WHAT YOU NEED TO DO:
From the entries below, please gather each line containing the string "rigid".

RECORDS FOR THIS TASK:

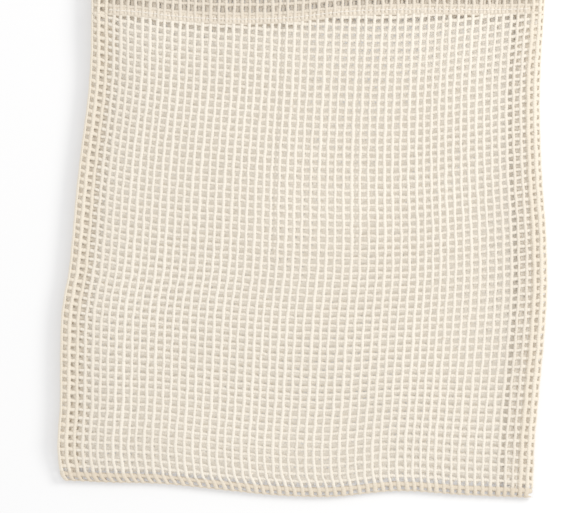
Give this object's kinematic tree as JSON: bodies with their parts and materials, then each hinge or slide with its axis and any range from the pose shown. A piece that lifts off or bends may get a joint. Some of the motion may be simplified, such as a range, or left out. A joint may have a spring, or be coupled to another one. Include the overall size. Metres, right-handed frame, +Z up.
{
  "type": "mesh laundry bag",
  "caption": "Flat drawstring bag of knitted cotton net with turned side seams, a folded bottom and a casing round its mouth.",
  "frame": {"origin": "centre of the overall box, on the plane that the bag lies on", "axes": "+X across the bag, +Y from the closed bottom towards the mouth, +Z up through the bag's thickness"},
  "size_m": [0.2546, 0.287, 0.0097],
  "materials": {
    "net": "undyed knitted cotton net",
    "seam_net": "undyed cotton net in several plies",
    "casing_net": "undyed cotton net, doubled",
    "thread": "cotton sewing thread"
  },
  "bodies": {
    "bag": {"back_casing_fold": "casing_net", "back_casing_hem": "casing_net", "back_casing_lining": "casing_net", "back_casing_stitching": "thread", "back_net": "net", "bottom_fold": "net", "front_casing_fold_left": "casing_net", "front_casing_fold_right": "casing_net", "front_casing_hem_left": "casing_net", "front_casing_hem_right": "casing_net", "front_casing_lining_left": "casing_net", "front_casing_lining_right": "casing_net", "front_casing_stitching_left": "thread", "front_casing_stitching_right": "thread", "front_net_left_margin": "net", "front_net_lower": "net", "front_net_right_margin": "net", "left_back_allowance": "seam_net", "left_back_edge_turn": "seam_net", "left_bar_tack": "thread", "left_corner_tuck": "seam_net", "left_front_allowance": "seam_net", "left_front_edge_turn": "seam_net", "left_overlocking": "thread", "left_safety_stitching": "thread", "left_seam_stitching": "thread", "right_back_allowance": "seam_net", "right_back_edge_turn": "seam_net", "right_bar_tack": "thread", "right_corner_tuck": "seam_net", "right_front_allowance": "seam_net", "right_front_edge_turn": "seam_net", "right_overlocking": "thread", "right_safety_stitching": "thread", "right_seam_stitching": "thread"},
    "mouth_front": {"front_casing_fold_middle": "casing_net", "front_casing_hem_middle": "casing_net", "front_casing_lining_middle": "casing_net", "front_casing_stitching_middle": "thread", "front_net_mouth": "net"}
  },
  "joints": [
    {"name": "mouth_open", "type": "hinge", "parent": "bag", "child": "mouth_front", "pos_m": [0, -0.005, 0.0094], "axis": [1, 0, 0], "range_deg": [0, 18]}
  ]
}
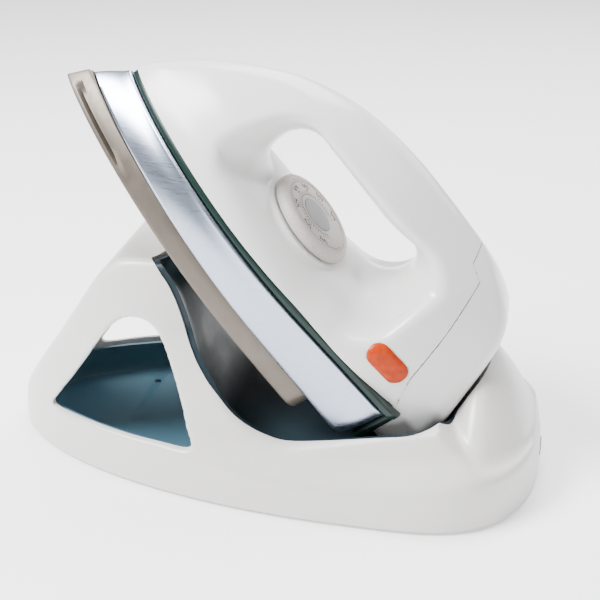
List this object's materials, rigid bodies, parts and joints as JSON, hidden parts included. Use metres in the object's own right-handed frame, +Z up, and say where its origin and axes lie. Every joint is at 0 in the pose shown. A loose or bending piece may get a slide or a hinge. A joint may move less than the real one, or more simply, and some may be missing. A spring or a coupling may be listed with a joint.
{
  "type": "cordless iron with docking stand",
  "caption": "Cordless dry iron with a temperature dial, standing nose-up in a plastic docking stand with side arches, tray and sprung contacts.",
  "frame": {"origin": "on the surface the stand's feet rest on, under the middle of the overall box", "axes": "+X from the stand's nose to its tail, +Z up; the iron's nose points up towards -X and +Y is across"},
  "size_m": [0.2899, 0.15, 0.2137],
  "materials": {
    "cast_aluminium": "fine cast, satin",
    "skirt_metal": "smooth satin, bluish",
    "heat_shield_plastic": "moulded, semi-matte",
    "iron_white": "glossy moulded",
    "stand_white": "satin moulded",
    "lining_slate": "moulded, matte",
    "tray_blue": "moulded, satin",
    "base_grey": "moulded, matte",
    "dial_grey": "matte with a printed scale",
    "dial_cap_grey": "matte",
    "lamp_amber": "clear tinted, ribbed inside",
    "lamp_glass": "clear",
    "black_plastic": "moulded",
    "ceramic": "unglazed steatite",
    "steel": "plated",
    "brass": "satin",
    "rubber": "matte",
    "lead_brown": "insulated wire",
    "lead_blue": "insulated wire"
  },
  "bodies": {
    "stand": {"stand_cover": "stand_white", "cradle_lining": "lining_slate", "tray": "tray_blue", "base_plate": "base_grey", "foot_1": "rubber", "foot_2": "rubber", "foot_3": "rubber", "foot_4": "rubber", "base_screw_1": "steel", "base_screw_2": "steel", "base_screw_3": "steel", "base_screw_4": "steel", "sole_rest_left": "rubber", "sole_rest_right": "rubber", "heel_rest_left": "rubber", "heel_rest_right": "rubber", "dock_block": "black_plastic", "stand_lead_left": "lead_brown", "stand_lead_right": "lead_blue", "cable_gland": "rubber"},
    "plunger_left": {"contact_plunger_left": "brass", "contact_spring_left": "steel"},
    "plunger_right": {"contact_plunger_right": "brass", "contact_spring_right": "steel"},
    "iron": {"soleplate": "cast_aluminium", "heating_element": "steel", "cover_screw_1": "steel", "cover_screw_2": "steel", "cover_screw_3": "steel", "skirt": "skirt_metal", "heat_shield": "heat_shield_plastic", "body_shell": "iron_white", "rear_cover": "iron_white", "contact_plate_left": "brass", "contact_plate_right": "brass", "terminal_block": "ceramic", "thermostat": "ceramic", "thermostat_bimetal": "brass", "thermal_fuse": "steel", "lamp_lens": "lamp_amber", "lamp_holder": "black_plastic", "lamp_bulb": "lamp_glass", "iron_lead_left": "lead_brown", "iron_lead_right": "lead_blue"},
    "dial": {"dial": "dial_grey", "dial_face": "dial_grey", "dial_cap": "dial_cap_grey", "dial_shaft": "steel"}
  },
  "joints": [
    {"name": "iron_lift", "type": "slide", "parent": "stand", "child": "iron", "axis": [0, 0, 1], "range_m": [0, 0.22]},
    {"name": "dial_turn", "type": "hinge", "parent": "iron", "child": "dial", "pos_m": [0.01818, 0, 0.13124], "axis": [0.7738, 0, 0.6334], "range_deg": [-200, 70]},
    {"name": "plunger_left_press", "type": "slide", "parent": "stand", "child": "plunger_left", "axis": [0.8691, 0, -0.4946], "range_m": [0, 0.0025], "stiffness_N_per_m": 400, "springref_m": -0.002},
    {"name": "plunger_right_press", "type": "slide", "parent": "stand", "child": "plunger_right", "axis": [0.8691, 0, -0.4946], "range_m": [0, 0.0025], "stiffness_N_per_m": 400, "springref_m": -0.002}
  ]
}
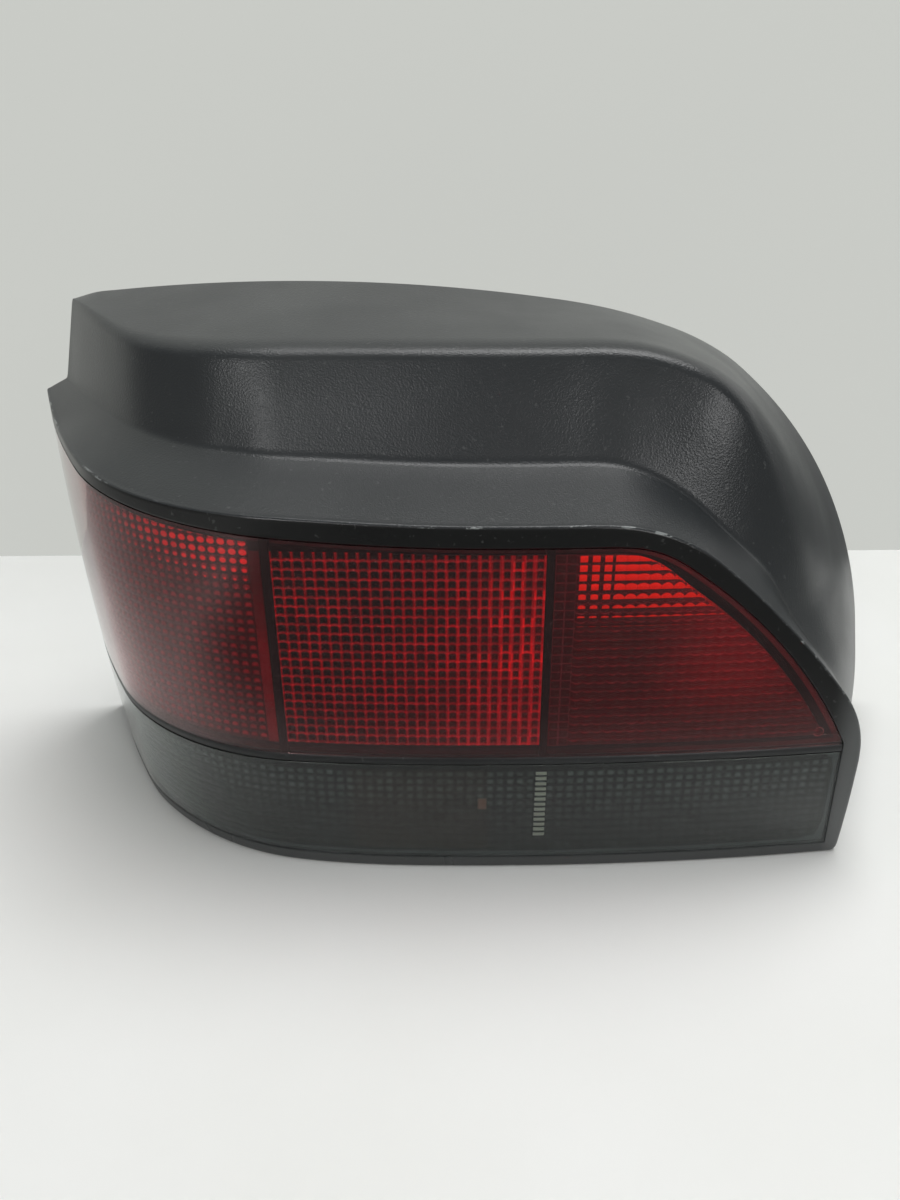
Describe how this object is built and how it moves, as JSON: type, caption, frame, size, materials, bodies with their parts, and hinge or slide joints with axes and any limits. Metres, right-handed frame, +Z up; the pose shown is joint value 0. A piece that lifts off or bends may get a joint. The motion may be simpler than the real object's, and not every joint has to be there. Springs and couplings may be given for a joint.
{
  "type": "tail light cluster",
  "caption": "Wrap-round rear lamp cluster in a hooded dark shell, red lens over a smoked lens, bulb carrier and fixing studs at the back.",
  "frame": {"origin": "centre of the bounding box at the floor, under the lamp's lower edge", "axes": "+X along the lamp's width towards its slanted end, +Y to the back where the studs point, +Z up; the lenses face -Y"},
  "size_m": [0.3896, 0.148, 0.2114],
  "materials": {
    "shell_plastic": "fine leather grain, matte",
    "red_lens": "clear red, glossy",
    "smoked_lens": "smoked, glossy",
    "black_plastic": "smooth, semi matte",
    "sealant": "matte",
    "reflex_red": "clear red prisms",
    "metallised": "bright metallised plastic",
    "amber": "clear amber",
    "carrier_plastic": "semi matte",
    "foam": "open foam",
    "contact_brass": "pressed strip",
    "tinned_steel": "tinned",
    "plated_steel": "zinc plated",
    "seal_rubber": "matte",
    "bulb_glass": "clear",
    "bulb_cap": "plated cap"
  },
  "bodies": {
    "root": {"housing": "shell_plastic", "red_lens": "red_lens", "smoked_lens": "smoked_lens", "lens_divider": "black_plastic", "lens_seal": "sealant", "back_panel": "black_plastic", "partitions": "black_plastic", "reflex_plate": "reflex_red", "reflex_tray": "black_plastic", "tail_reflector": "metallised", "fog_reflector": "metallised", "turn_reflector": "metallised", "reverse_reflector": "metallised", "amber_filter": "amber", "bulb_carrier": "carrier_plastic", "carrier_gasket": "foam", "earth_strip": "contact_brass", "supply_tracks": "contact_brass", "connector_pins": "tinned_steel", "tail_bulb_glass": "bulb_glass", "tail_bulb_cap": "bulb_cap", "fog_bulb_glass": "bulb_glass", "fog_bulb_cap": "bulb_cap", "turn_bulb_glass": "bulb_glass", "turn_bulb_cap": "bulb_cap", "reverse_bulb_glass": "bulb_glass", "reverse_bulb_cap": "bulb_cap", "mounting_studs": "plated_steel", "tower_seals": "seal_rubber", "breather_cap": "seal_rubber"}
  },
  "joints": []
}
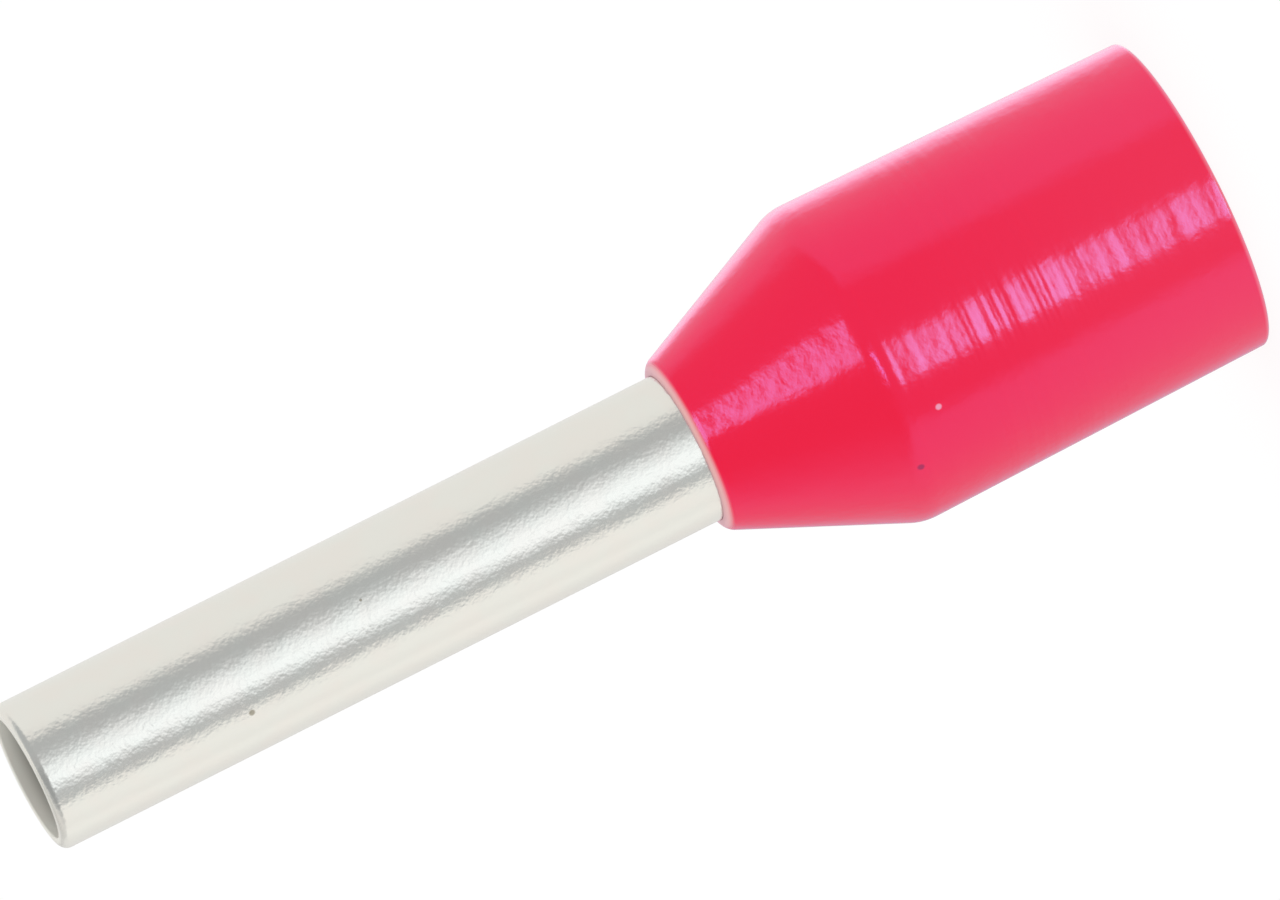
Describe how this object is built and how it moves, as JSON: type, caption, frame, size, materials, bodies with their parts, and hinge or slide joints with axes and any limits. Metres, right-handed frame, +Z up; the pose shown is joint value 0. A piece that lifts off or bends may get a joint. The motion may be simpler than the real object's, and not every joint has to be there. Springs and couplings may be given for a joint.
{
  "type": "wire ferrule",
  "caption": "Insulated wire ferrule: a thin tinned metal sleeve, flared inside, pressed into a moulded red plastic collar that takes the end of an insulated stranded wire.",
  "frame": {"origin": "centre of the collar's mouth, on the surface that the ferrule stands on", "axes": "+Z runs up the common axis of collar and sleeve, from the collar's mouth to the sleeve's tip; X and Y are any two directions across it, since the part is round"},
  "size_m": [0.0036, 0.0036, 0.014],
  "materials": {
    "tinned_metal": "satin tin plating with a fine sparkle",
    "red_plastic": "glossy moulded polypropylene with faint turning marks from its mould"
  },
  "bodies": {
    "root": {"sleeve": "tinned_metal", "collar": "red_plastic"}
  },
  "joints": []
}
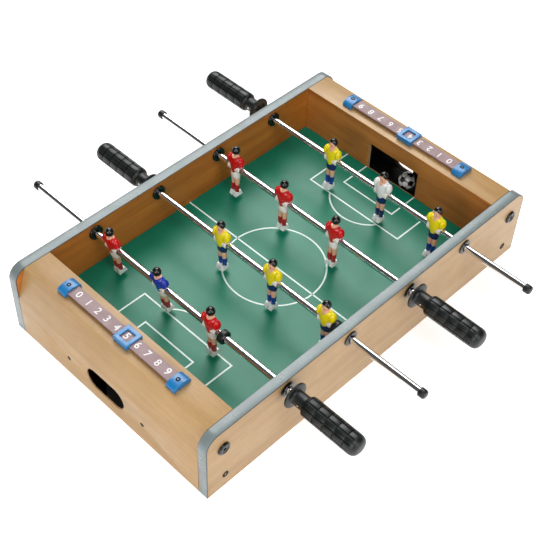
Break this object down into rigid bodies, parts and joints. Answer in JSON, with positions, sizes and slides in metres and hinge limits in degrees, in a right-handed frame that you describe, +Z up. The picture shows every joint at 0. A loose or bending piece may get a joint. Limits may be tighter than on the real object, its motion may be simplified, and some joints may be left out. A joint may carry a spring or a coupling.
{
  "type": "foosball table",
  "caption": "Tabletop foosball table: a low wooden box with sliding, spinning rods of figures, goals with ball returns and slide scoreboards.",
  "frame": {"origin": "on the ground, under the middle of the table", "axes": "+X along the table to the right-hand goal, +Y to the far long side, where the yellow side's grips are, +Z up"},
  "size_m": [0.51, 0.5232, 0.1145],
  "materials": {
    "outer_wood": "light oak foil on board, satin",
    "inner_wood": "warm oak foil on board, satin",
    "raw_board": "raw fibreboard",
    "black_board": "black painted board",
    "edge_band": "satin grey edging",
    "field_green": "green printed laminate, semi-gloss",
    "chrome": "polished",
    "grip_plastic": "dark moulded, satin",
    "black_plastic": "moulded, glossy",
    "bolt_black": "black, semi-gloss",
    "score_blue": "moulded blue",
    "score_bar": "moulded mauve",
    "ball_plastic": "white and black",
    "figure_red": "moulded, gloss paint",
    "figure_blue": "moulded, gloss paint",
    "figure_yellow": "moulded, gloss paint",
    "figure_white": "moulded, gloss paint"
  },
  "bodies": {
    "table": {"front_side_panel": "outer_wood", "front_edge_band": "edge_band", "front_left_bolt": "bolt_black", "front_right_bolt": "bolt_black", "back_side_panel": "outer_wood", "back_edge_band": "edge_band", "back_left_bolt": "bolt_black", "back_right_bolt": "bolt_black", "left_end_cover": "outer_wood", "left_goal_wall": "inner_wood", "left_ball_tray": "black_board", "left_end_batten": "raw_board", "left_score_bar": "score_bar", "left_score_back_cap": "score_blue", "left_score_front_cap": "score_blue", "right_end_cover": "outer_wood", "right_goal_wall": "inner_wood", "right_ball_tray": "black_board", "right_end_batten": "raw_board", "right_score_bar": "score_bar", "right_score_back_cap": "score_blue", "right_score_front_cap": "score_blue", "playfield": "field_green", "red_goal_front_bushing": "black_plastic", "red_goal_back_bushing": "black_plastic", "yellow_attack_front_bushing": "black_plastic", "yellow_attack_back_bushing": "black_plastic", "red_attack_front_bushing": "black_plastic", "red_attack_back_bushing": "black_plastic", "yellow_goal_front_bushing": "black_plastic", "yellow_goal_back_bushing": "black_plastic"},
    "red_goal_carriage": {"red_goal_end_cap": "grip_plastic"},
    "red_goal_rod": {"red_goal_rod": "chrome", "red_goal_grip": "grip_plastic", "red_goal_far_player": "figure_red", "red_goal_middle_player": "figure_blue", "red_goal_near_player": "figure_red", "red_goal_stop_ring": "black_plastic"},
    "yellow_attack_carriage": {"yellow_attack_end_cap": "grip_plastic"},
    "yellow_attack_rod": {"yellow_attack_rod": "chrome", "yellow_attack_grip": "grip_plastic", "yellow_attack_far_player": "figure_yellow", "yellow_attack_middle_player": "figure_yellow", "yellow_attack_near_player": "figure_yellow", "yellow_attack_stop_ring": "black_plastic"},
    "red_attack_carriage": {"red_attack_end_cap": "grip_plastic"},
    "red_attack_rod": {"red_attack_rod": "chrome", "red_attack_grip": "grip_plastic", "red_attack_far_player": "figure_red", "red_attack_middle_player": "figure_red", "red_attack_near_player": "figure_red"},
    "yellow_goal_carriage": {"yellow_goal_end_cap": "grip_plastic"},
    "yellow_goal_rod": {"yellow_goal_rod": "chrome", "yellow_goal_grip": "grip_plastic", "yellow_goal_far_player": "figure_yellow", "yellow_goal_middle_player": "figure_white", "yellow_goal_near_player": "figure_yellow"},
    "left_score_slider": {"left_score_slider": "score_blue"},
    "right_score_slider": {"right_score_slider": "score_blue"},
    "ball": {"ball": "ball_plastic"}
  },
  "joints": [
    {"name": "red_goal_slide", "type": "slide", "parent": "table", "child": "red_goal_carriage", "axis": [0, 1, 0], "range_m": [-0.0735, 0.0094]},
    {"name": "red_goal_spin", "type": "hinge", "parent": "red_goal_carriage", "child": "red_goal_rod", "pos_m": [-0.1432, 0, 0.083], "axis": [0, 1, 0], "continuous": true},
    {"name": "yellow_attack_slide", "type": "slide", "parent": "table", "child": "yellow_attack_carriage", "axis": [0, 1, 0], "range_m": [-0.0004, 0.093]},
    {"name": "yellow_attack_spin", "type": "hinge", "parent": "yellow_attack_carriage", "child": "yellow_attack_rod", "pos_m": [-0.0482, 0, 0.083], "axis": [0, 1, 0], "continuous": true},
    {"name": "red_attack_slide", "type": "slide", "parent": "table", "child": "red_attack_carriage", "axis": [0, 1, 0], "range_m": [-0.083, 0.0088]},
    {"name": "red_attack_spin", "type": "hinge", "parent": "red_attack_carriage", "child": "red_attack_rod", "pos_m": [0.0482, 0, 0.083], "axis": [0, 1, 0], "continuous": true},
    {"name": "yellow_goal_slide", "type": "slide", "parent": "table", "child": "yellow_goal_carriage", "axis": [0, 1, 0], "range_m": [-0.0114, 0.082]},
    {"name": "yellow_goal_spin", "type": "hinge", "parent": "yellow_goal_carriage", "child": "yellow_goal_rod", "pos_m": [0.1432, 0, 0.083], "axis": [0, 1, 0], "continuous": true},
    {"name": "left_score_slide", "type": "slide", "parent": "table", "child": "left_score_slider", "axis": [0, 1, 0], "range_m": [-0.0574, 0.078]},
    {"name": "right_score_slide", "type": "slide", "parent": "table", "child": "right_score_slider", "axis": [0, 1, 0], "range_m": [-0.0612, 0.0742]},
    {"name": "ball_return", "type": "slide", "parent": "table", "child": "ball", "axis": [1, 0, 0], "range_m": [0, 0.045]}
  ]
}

EXPECTED ANSWER:
List this object's materials, rigid bodies, parts and joints as JSON, hidden parts included. Use metres in the object's own right-handed frame, +Z up, and say where its origin and axes lie. Every joint is at 0 in the pose shown. A loose or bending piece may get a slide or a hinge. A joint may move less than the real one, or more simply, and some may be missing. A spring or a coupling may be listed with a joint.
Break this object down into rigid bodies, parts and joints. Answer in JSON, with positions, sizes and slides in metres and hinge limits in degrees, in a right-handed frame that you describe, +Z up. The picture shows every joint at 0. A loose or bending piece may get a joint. Limits may be tighter than on the real object, its motion may be simplified, and some joints may be left out. A joint may carry a spring or a coupling.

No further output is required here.